В этом ряду лишь изредка промелькнет неожиданное сравнение — например, о. Христофор без рясы окажется похожим на Робинзона Крузо, но в целом это ровный, реальный прозаический ряд — даже Варламов с его привычной уже властью над степью оказывается маленьким картавым человечком, не вызывающим у Егорушки никакого почтения. Но за сельской лавкой и церковью, за всеми спутниками и встречными, за разудалым голошением Кирюхи, когда кажется, что по степи на огромных колесах прокатилась сама глупость, за Соломоном, который додумался уже до того, что Варламов — лакей и раб своих денег, сжег деньги, завещанные ему отцом («Так жалко, так жалко! Зачем палить? Тебе не надо, так отдай мне, а зачем же палить?»), и до многого еще додумается в не столь уж далеком будущем; за Дымовым, который многое перелопатит и вырвет с корнем, пока истощит свои силы, которых ему некуда девать, словом, за всеми, всеми персонажами повести стоит вечность в образе степи, в олицетворениях и символах, которых читатель ни в текущей периодике, ни в старых книгах не встречал.

«Чернота на небе раскрыла рот и дыхнула огнем… Черные лохмотья слева уже поднимались кверху, и одно из них, грубое, неуклюжее, похожее на лапу с пальцами, тянулось к луне… Глаза опять нечаянно открылись, и Егорушка увидел новую опасность: за возом шли три громадных великана с длинными пиками… Быть может, шли они за обозом не для того, чтобы причинить вред, но все-таки в их близости было что-то ужасное…»

Приемы повествования столь же историчны, как поэтика в целом; обращаясь к олицетворениям, писатель возвращает нашу память к стародавним временам. В этом, собственно, и заключен художественный замысел «Степи»: контрастное сопоставление обыденного и вечного, быта и бытия; можно предпочесть одно другому, можно не понимать ни того, ни другого, но нужно знать, что замысел Чехова заключен в сопоставлении, помнить о метафорическом двуединстве повествования и войти в него, как «образ входит в образ и как предмет сечет предмет». Иначе трудно избежать ошибок, иногда грубых до неправдоподобия, почти пародийных.

В. В. Ермилов писал в свое время, подразумевая статьи В. Назаренко, одного из самых запальчивых и страстных обличителей «безвременья»: у него есть своя «последовательная линия по отношению к Чехову: депоэтизация. Если в рассмотренной нами статье он создал «Антидом с антимезонином», то в № 8 журнала «Октябрь» он не менее четко вылепил «Антистепь»… Чехов «особо подчеркивает свое сугубо ироническое отношение к лунным красотам, преподносимым (!) в несколько даже пародийном роде». Пародирование луны, ночи, степи — вот занятие Чехова, вот его острая сатира на действительность конца 80-х годов. Могла ли существовать красота лунной ночи при Александре III?»

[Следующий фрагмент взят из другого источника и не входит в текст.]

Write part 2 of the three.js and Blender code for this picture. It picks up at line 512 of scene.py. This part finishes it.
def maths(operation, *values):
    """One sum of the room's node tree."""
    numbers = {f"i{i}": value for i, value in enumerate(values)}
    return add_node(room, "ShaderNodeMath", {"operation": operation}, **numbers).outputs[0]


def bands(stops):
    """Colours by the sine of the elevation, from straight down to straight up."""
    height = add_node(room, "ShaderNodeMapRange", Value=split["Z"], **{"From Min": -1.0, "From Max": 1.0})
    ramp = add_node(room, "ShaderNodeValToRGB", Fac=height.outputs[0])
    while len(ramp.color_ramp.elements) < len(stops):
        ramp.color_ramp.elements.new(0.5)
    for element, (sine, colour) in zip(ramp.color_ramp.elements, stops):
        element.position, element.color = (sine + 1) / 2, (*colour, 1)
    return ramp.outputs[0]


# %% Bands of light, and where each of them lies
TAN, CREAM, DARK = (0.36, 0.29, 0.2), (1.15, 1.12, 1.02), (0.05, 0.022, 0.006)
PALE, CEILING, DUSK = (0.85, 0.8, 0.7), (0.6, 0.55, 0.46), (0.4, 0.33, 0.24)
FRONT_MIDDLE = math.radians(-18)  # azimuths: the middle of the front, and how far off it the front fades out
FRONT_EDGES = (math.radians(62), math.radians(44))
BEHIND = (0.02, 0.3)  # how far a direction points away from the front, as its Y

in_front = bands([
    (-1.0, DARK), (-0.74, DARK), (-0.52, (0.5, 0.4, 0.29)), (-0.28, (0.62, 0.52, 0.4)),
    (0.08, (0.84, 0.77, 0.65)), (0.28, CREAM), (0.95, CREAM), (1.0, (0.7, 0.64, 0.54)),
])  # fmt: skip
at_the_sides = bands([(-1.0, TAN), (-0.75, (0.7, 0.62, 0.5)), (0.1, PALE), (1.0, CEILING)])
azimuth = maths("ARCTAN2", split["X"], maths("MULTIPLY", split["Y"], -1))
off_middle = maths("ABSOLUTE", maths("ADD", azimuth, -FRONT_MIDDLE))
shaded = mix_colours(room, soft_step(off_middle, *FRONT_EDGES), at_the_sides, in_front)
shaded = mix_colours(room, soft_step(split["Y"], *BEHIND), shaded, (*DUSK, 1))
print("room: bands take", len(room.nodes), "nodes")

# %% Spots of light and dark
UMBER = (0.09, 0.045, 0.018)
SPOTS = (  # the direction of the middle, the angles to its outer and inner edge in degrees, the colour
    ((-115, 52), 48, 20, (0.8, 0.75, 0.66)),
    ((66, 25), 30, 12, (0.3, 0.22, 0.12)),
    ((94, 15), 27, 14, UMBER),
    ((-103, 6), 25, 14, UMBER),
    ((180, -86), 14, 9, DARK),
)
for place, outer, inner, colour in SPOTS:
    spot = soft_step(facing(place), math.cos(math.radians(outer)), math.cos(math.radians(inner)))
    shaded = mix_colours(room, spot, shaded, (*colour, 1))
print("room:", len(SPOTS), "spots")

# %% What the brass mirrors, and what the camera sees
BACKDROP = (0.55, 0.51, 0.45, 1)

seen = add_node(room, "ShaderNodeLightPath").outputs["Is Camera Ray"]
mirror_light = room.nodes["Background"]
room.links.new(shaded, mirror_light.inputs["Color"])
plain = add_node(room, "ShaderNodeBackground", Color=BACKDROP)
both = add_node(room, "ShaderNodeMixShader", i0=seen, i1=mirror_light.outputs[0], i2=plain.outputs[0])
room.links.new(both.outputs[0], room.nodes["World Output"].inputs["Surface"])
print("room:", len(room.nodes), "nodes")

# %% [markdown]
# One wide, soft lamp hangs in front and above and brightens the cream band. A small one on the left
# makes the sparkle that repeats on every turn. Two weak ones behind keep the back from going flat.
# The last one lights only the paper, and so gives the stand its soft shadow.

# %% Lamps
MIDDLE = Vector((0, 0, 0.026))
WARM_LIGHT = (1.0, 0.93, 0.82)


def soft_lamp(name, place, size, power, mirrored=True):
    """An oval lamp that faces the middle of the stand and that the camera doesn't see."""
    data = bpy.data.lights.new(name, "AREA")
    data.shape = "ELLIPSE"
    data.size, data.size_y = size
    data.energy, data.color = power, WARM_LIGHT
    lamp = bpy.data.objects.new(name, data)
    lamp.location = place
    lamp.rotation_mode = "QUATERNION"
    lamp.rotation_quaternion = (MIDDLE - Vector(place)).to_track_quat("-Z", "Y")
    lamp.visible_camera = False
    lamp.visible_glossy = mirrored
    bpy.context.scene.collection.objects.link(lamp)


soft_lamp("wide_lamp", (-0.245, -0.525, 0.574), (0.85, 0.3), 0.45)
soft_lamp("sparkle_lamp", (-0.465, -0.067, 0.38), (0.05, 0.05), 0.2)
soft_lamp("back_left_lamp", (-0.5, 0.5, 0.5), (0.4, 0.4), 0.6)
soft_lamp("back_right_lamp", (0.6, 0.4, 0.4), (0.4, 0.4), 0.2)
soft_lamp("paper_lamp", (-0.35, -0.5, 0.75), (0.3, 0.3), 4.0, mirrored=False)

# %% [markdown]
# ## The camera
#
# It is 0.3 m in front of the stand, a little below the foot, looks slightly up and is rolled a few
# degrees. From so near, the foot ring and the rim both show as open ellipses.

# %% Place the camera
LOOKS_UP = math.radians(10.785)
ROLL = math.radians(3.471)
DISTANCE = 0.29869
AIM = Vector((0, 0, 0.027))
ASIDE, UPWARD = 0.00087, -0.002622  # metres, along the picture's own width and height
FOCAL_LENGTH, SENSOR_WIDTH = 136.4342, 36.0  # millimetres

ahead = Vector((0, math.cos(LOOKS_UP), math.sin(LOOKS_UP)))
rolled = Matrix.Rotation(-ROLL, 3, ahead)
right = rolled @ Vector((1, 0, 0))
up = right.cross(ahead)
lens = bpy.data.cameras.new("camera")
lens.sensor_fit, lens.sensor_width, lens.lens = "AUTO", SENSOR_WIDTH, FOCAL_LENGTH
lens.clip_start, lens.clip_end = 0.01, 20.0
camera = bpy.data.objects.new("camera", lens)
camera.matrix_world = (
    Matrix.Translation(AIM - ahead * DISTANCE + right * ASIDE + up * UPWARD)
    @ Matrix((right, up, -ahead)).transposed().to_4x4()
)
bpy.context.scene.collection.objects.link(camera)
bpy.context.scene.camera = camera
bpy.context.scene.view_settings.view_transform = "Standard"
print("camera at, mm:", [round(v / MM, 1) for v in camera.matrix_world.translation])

Был некогда «век поэзии» — первая половина XIX столетия, до Тургенева, но включая ранние его стихотворения, «Утро туманное, утро седое», да и поздние — «Senilia», «старческое», стихотворения в прозе; но по преимуществу краткий век Батюшкова, Жуковского, Пушкина, Лермонтова — может быть, детская, атавистическая страсть к стихам: «Поэзия — товарищ несравненный…».

Наступил затем век прозы, вторая половина столетия; ей Чехов принадлежит целиком, но завершил ее не он, а Лев Толстой, жизнь которого и сама по себе была исторической эпопеей.

Чехов, сказал о нем Толстой, — это Пушкин в прозе. Может быть, замечания о близком родстве поэзии и прозы в чеховских письмах времен «Степи» и выражают сущность этой новизны: синтез поэзии и прозы, жанровое слияние древнейших мифологических образов и форм с формами нового времени? Слияние интуитивной метафоричности, свойственной детству, с рациональностью иронической зрелой поры?

«Степь», что ни говори, как ее ни читай, все нее не повесть, тем более — не журнальная повесть конца столетия; это заповедник полуразрушенной поэтической родины. Иначе зачем они и откуда, эти перекати-поле, сцепляющиеся друг с другом, как на поединке, птица, называемая сплюком, эта предгрозовая тревога, когда никто не находит себе места, все переживают беспокойство и боль.

Но мы все еще очень мало знаем о связях древнерусской и новой нашей литературы, и совсем не редкость этот дикий, казалось бы, вопрос: а что между ними общего? Как что? Да то, что они русские!